Health ministers says zero matches from DNA analysis
NASSAU, BAHAMAS — Fifty unclaimed storm victims who remain in a refrigerated trailer in Abaco will be buried on the island in another three to four weeks, Eyewitness News can confirm.
“To your question of burial, we have repeatedly said that at some point those remains have to buried with dignity,” said Minister of Health Dr. Duane Sands.
“The body with responsibility for disaster recovery and reconstruction; that authority have been in the process of identifying an appropriate site.
“I do not know where that site is, but we have begun the process of identifying a site and identifying a group of mortuaries to participate in the process of interment of these remains.”
Sands said: “If at any point there is a match to any sample, to any loved ones, that we can say the remains of your loved one is in this particular spot, but as [today], there are no matches.”
It has been more than five months since Hurricane Dorian ravaged portions of Abaco and Grand Bahama.
Speaking to Eyewitness News, Sands said of the 50 sets of remains being stored, none of them matched DNA samples taken from purported relatives.
He said despite claims from families that their relatives are among the victims, there is “no DNA or forensic evidence to support that”.
“At the end of the day the process now requires that we; there have been two separate trains of thought in terms of ‘these bodies have been held for too long,” Sands continued.
“Given the state of decomposition in which all of the bodies were found, some of them were able to recognize race or I’m advised sex or age; the DNA become critical in terms of confirming this is your loved one.

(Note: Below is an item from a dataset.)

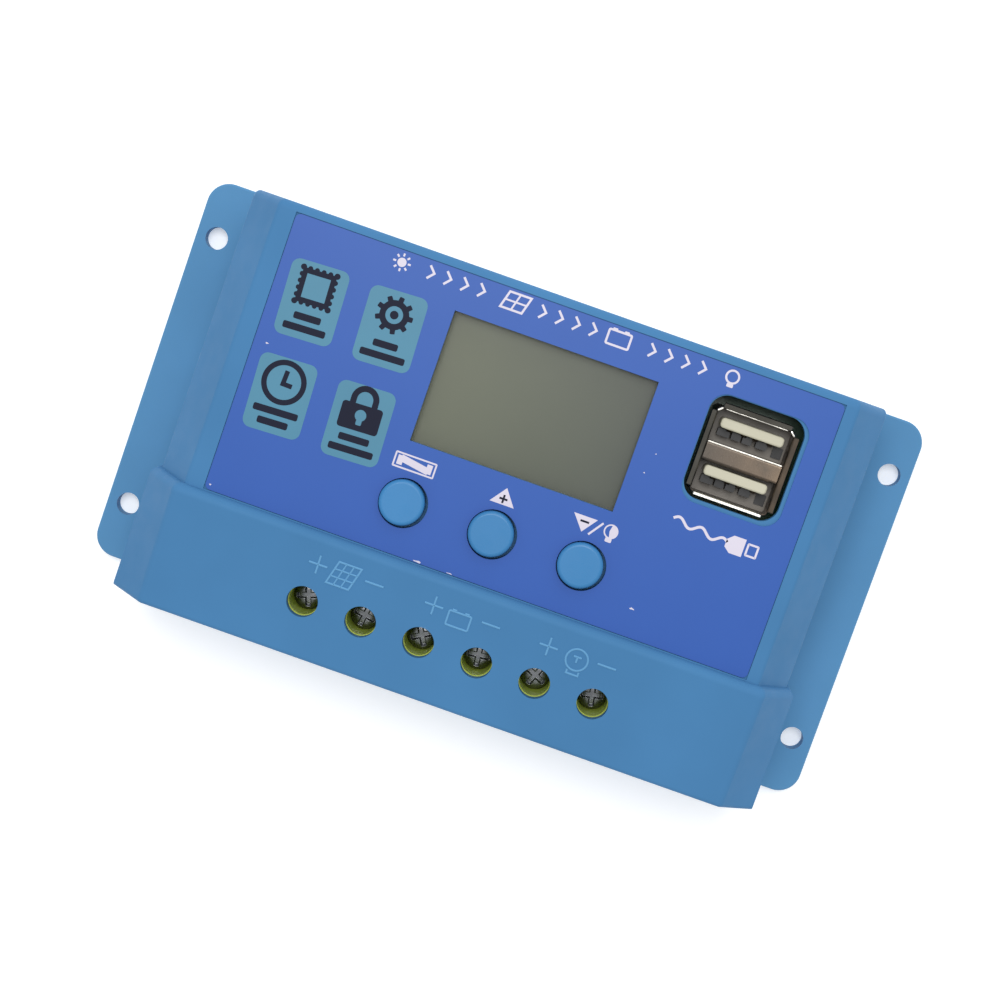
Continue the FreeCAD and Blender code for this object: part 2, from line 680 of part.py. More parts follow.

“And so, while we collectively understand the very, very important need for closure — closure has to be gotten on the basis on irrefutable evidence.”
He added: “And so, if you do not have DNA match — John Doe has given DNA; his DNA does not match any bodies in the trailer, then what do I say?

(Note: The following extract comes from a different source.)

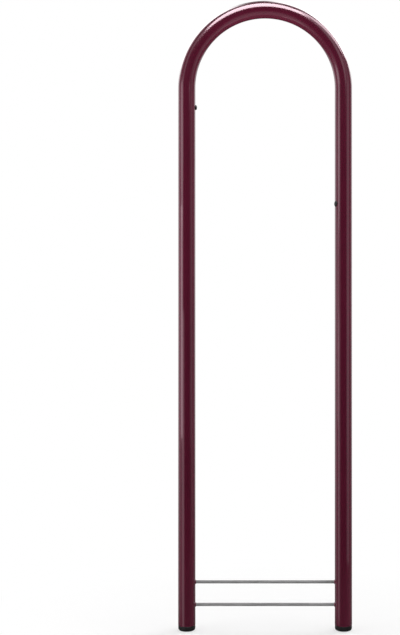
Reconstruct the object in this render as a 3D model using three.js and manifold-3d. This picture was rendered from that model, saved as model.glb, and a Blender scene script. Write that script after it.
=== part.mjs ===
// A hoop bike rack that is cast into the ground: one steel tube bent into an inverted U, two thin
// anchor rods welded across the legs near their feet, a plastic cap in each foot, and a small plug in
// the vent hole of each leg.
//
// Millimetres, +Z up. The origin lies between the legs, on the plane of the undersides of the foot
// caps. X runs from the left leg to the right leg, and the front of the rack faces -Y.

import * as THREE from "three";
import { mergeVertices, toCreasedNormals } from "three/addons/utils/BufferGeometryUtils.js";
import Module from "manifold-3d";

const wasm = await Module();
wasm.setup();

// Rack: the height runs from the undersides of the caps to the top of the bend, and the spacing from
// the axis of one leg to that of the other.
const rackHeight = 1224;
const legSpacing = 304.8;

// Tube: 1 inch nominal pipe.
const tubeDiameter = 33.4;
const tubeWall = 3.4;

// Clearances: beside a shank in its hole, and under a piece that sits on another.
const fitGap = 0.3;
const seatGap = 0.3;

// Anchor rods: the lower one's height is above the tube's cut ends, and the ends of both reach into
// the bores of the legs.
const rodDiameter = 6.35;
const rodChamfer = 0.6;
const rodEntry = 7;
const lowerRodHeight = 40;
const rodPitch = 44;

// Weld fillets round the rods: how far each spreads over the leg, how far it reaches along the rod, and
// the flat land that it leaves beside the rod. The bulge lies between a straight slope and a quarter
// circle.
const weldSpread = 1.3;
const weldReach = 1.7;
const weldLand = 0.5;
const weldBulgeShare = 0.4;

// Foot caps: the head closes the tube's cut end. A ribbed cup grips the bore, and takes up part of what
// is free of it below the lower rod.
const capHeadHeight = 9.5;
const capRimShare = 0.5;
const capShoulderShare = 0.12;
const capFloor = 3.4;
const capCupShare = 0.5;
const capCupWall = 2;
const capLeadIn = 1.2;
const capRibDepth = 0.9;
const capRibCount = 3;

// Where each rib starts in its stretch of the cup, and how much of that stretch its slope takes.
const ribFootShare = 0.3;
const ribSlopeShare = 0.5;

// Vent plugs: the holes face the other leg. The barb catches behind the tube's wall. Each head laps
// over the rim of its hole, and sits at a drop below the start of the bend.
const ventHoleDiameter = 6.4;
const plugBarbSpread = 0.7;
const plugBarbLength = 3.2;
const plugSideShare = 0.3;
const leftPlug = { headLap: 1.6, headProud: 3, drop: 38, turnDegrees: 0 };
const rightPlug = { headLap: 2.3, headProud: 1.2, drop: 226, turnDegrees: 24 };

// How far a cutting or covered stretch runs past the surface that it crosses.
const overrun = 2;

// Facets round each piece, steps along each arc, and the angle up to which an edge is shaded smoothly.
const tubeFacets = 36;
const bendSteps = 36;
const rodFacets = 18;
const weldFacets = 20;
const plugFacets = 20;
const capFacets = 36;
const arcSteps = 4;
const smoothDegrees = 35;

// Sizes and places that follow.
const tubeRadius = tubeDiameter / 2;
const boreRadius = tubeRadius - tubeWall;
const seatRadius = tubeRadius + seatGap;
const rodRadius = rodDiameter / 2;
const rodHoleRadius = rodRadius + fitGap;
const ventHoleRadius = ventHoleDiameter / 2;
const bendRadius = legSpacing / 2;
const bendStart = rackHeight - tubeRadius - bendRadius;
const tubeEnd = capHeadHeight + seatGap;
const capCupLength = capCupShare * (lowerRodHeight - rodRadius);

// The two heights of rod. The two legs, with the turn about +Z that makes each look at the other.
const rodLevels = [
  { name: "lower", height: tubeEnd + lowerRodHeight },
  { name: "upper", height: tubeEnd + lowerRodHeight + rodPitch },
];
const legs = [
  { name: "left", x: -bendRadius, turn: 0, plug: leftPlug },
  { name: "right", x: bendRadius, turn: Math.PI, plug: rightPlug },
];

// Materials
const burgundyPaint = new THREE.MeshStandardMaterial({ color: 0x4c1828, roughness: 0.22, metalness: 0.1 });
const bareSteel = new THREE.MeshStandardMaterial({ color: 0x8c8c8c, roughness: 0.4, metalness: 1 });
const blackPlastic = new THREE.MeshStandardMaterial({ color: 0x151214, roughness: 0.5, metalness: 0 });

// A closed geometry as a solid that can be joined and cut.
function solidOf(geometry) {
  const bare = geometry.clone();
  bare.deleteAttribute("normal");
  bare.deleteAttribute("uv");
  const merged = mergeVertices(bare);
  const vertProperties = merged.attributes.position.array;
  const triVerts = new Uint32Array(merged.index.array);
  return new wasm.Manifold(new wasm.Mesh({ numProp: 3, vertProperties, triVerts }));
}

// The solid as a geometry again, shaded smoothly except over its sharp edges.
function geometryOf(solid) {
  const mesh = solid.getMesh();
  const geometry = new THREE.BufferGeometry();
  geometry.setAttribute("position", new THREE.BufferAttribute(mesh.vertProperties, mesh.numProp));
  geometry.setIndex(new THREE.BufferAttribute(mesh.triVerts, 1));
  return toCreasedNormals(geometry, THREE.MathUtils.degToRad(smoothDegrees));
}

// Turns an outline of [radius, distance along the axis] points about the +Z axis.
function turnedAboutZ(outline, facets) {
  const points = outline.map(([radius, along]) => new THREE.Vector2(radius, along));
  return new THREE.LatheGeometry(points, facets).rotateX(Math.PI / 2);
}

// The same about the +X axis.
function turnedAboutX(outline, facets) {
  return turnedAboutZ(outline, facets).rotateY(Math.PI / 2);
}

// A plain cylinder's outline, from one place along the axis to another.
function cylinder(radius, from, to) {
  return [[0, from], [radius, from], [radius, to], [0, to]];
}

// The angles from 0 to a quarter turn, in even steps.
function quarterTurn() {
  return Array.from({ length: arcSteps + 1 }, (_, step) => ((step / arcSteps) * Math.PI) / 2);
}

// What remains outside a leg and its clearance, of a geometry that is no wider than the given reach up
// and down the leg. The leg's axis is +Z.
function cutByLeg(geometry, reach) {
  const leg = turnedAboutZ(cylinder(seatRadius, -reach - overrun, reach + overrun), tubeFacets);
  return solidOf(geometry).subtract(solidOf(leg));
}

// Hoop tube: its centreline runs up the left leg, round the bend and down the right leg. One step in
// the parameter is a straight leg, and the rest are the bend.
class HoopCentreline extends THREE.Curve {
  constructor() {
    super();
    this.steps = bendSteps + 2;
  }

  getPoint(t, target = new THREE.Vector3()) {
    const step = t * this.steps;
    if (step < 1) {
      return target.set(-bendRadius, 0, THREE.MathUtils.lerp(tubeEnd, bendStart, step));
    }
    if (step > this.steps - 1) {
      return target.set(bendRadius, 0, THREE.MathUtils.lerp(tubeEnd, bendStart, this.steps - step));
    }
    const angle = this.bendAngle(t);
    return target.set(-bendRadius * Math.cos(angle), 0, bendStart + bendRadius * Math.sin(angle));
  }

  getTangent(t, target = new THREE.Vector3()) {
    const angle = THREE.MathUtils.clamp(this.bendAngle(t), 0, Math.PI);
    return target.set(Math.sin(angle), 0, Math.cos(angle));
  }

  getUtoTmapping(u) {
    return u;
  }

  // The angle round the bend, from 0 where it leaves the left leg to half a turn at the right one.
  bendAngle(t) {
    return ((t * this.steps - 1) / bendSteps) * Math.PI;
  }
}

function hoopTube() {
  const section = new THREE.Shape().absarc(0, 0, tubeRadius, 0, 2 * Math.PI);
  section.holes.push(new THREE.Path().absarc(0, 0, boreRadius, 0, 2 * Math.PI));
  const centreline = new HoopCentreline();
  const swept = new THREE.ExtrudeGeometry(section, {
    curveSegments: tubeFacets / 2,
    steps: centreline.steps,
    extrudePath: centreline,
  });
  const drills = [...rodLevels.map(rodDrill), ...legs.map(ventDrill)];
  return geometryOf(drills.reduce((tube, drill) => tube.subtract(solidOf(drill)), solidOf(swept)));
}

// One drill through the inner walls of both legs, from axis to axis.
function rodDrill({ height }) {
  const outline = cylinder(rodHoleRadius, -bendRadius, bendRadius);
  return turnedAboutX(outline, rodFacets).translate(0, 0, height);
}

// A drill from a leg's axis out through the wall, where that leg's plug sits.
function ventDrill({ x, turn, plug }) {
  return turnedAboutX(cylinder(ventHoleRadius, 0, tubeRadius + overrun), plugFacets)
    .rotateZ(turn + THREE.MathUtils.degToRad(plug.turnDegrees))
    .translate(x, 0, bendStart - plug.drop);
}

// Foot cap: a rounded head under the tube's cut end, and an open cup with ribs round it in the bore.
function footCap() {
  const rimRadius = capRimShare * capHeadHeight;
  const shoulder = capShoulderShare * capHeadHeight;
  const ribRadius = boreRadius - fitGap;
  const cupRadius = ribRadius - capRibDepth;
  const mouthRadius = cupRadius - capLeadIn;
  const hollowRadius = mouthRadius - capCupWall;
  const cupTop = tubeEnd + capCupLength;
  const rim = quarterTurn().map((angle) => [
    tubeRadius - rimRadius + rimRadius * Math.sin(angle),
    rimRadius - rimRadius * Math.cos(angle),
  ]);
  const ribPitch = (cupTop - capLeadIn - capHeadHeight) / capRibCount;
  const ribs = Array.from({ length: capRibCount }, (_, rib) => {
    const foot = capHeadHeight + (rib + ribFootShare) * ribPitch;
    return [[cupRadius, foot], [ribRadius, foot], [cupRadius, foot + ribSlopeShare * ribPitch]];
  });
  const outline = [
    [0, 0],
    ...rim,
    [tubeRadius, capHeadHeight - shoulder],
    [tubeRadius - shoulder, capHeadHeight],
    [cupRadius, capHeadHeight],
    ...ribs.flat(),
    [cupRadius, cupTop - capLeadIn],
    [mouthRadius, cupTop],
    [hollowRadius, cupTop],
    [hollowRadius, capFloor],
    [0, capFloor],
  ];
  return geometryOf(solidOf(turnedAboutZ(outline, capFacets)));
}

// Anchor rod: straight, along X, with its end edges broken.
function anchorRod() {
  const end = bendRadius - boreRadius + rodEntry;
  const tip = rodRadius - rodChamfer;
  const outline = [
    [0, -end],
    [tip, -end],
    [rodRadius, rodChamfer - end],
    [rodRadius, end - rodChamfer],
    [tip, end],
    [0, end],
  ];
  return geometryOf(solidOf(turnedAboutX(outline, rodFacets)));
}

// Weld fillet: a ring round the rod where it enters the leg. The leg's axis is Z, and the rod runs
// along +X.
function weldFillet() {
  const toeRadius = rodHoleRadius + weldLand;
  const outerRadius = toeRadius + weldSpread;
  const back = Math.sqrt(seatRadius ** 2 - outerRadius ** 2) - overrun;
  const slope = quarterTurn().map((angle, step) => {
    const spread = THREE.MathUtils.lerp(1 - step / arcSteps, Math.cos(angle), weldBulgeShare);
    const reach = THREE.MathUtils.lerp(step / arcSteps, Math.sin(angle), weldBulgeShare);
    return [toeRadius + weldSpread * spread, seatRadius + weldReach * reach];
  });
  const crest = [rodHoleRadius, seatRadius + weldReach];
  const outline = [[rodHoleRadius, back], [outerRadius, back], ...slope, crest, [rodHoleRadius, back]];
  return geometryOf(cutByLeg(turnedAboutX(outline, weldFacets), outerRadius));
}

// Vent plug: a domed head on the outside of the leg, and a shank through the wall with a barb behind
// it. The leg's axis is Z, and the plug looks along +X.
function ventPlug({ headLap, headProud }) {
  const headRadius = ventHoleRadius + headLap;
  const headSide = seatRadius + plugSideShare * headProud;
  const domeHeight = (1 - plugSideShare) * headProud;
  const headBack = Math.sqrt(seatRadius ** 2 - headRadius ** 2) - overrun;
  const dome = quarterTurn().slice(0, -1).map((angle) => [
    headRadius * Math.cos(angle),
    headSide + domeHeight * Math.sin(angle),
  ]);
  const headOutline = [[0, headBack], [headRadius, headBack], ...dome, [0, headSide + domeHeight]];
  const shankRadius = ventHoleRadius - fitGap;
  const barbRadius = ventHoleRadius + plugBarbSpread;
  const barbTop = Math.sqrt(boreRadius ** 2 - barbRadius ** 2) - seatGap;
  const shankOutline = [
    [0, barbTop - plugBarbLength],
    [shankRadius, barbTop - plugBarbLength],
    [barbRadius, barbTop],
    [shankRadius, barbTop],
    [shankRadius, headSide],
    [0, headSide],
  ];
  const head = cutByLeg(turnedAboutX(headOutline, plugFacets), headRadius);
  return geometryOf(head.add(solidOf(turnedAboutX(shankOutline, plugFacets))));
}

function meshOf(name, geometry, material) {
  const mesh = new THREE.Mesh(geometry, material);
  mesh.name = name;
  return mesh;
}

// What one leg carries, in a group on the leg's axis whose +X looks at the other leg.
function legFittings({ name, x, turn, plug }) {
  const group = new THREE.Group();
  group.position.x = x;
  group.rotation.z = turn;
  group.add(meshOf(`${name}_foot_cap`, footCap(), blackPlastic));
  for (const level of rodLevels) {
    const weld = meshOf(`${level.name}_${name}_weld`, weldFillet(), burgundyPaint);
    weld.position.z = level.height;
    group.add(weld);
  }
  const ventPlugMesh = meshOf(`${name}_vent_plug`, ventPlug(plug), blackPlastic);
  ventPlugMesh.position.z = bendStart - plug.drop;
  ventPlugMesh.rotation.z = THREE.MathUtils.degToRad(plug.turnDegrees);
  group.add(ventPlugMesh);
  return group;
}

const rack = new THREE.Group();
rack.name = "hoop_bike_rack";
rack.add(meshOf("hoop_tube", hoopTube(), burgundyPaint));
for (const { name, height } of rodLevels) {
  const rod = meshOf(`${name}_anchor_rod`, anchorRod(), bareSteel);
  rod.position.z = height;
  rack.add(rod);
}
rack.add(...legs.map(legFittings));

export default rack;
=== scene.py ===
# The looks of a hoop bike rack: a painted tube with welded anchor rods, foot caps and vent plugs, on a
# pale floor in soft studio light. Lengths are in metres, and the main sizes and places come from the
# frame.

import math

import bmesh
import bpy
from mathutils import Matrix, Quaternion, Vector

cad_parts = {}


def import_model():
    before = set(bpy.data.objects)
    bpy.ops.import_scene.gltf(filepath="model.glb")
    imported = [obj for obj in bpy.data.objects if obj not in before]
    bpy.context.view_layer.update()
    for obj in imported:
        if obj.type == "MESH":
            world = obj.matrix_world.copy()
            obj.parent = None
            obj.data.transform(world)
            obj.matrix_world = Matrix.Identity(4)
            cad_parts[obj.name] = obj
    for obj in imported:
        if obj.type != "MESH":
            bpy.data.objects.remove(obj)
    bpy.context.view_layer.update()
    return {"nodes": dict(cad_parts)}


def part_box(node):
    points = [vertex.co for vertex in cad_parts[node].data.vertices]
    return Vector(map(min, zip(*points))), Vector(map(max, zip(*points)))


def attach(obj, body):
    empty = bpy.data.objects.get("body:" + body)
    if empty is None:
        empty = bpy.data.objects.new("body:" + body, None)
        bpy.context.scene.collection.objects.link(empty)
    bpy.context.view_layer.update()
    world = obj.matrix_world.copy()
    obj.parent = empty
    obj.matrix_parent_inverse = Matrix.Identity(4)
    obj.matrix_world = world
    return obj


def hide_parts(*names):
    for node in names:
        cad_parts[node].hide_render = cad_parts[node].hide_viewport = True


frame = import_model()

MM = 0.001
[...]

“The process of DNA matching can take anywhere from six to nine months.
“That is not based on any attempt to do DNA sequencing in The Bahamas. The samples are sent to forensic labs in the United States.”
Sands said pathologists have performed autopsies on each of the victims.
Asked when the mass burial will occur, Sands said it could take place in “another three to four weeks”.
It remains unclear how many DNA samples have been collected.
Meanwhile, victim’s families continue to call on the government to release the remains of loved ones.
Citha Silien, a Bahamian of Haitian descent, said her mother, brother and cousin, attempted to seek refuge in a church in Marsh Harbour during the record storm.
However, she said her mother was struck by an object and died in her arms before they could reach safety. Her brother also went missing during the storm.
“I can’t verify them and said they said I need the blood work,” she said.
“[When] I was in Abaco, I found my mummy still on the floor. I have proof. I have the shoes that she had on and the chain that she had on.
Silien pointed to the chain around her neck.
She said she has photos of her brother’s and her mother’s bodies, though decomposed
“My problem is I want to bury them,” she said.
“NEMA told me I have to say that they are missing and because I don’t want to say that, they say that I am crazy.
“But my Mum, my brother and my cousin are not missing. My mummy is dead. My cousin is dead and my brother is dead.”
Silien said she has heard the government plans to soon bury the storm victims whose bodies have not been identified, but asked, “why is it a problem for me to bury them?”
She said: “I am asking for help because I want to bury them. I want my mother to rest. I want my brother to rest.”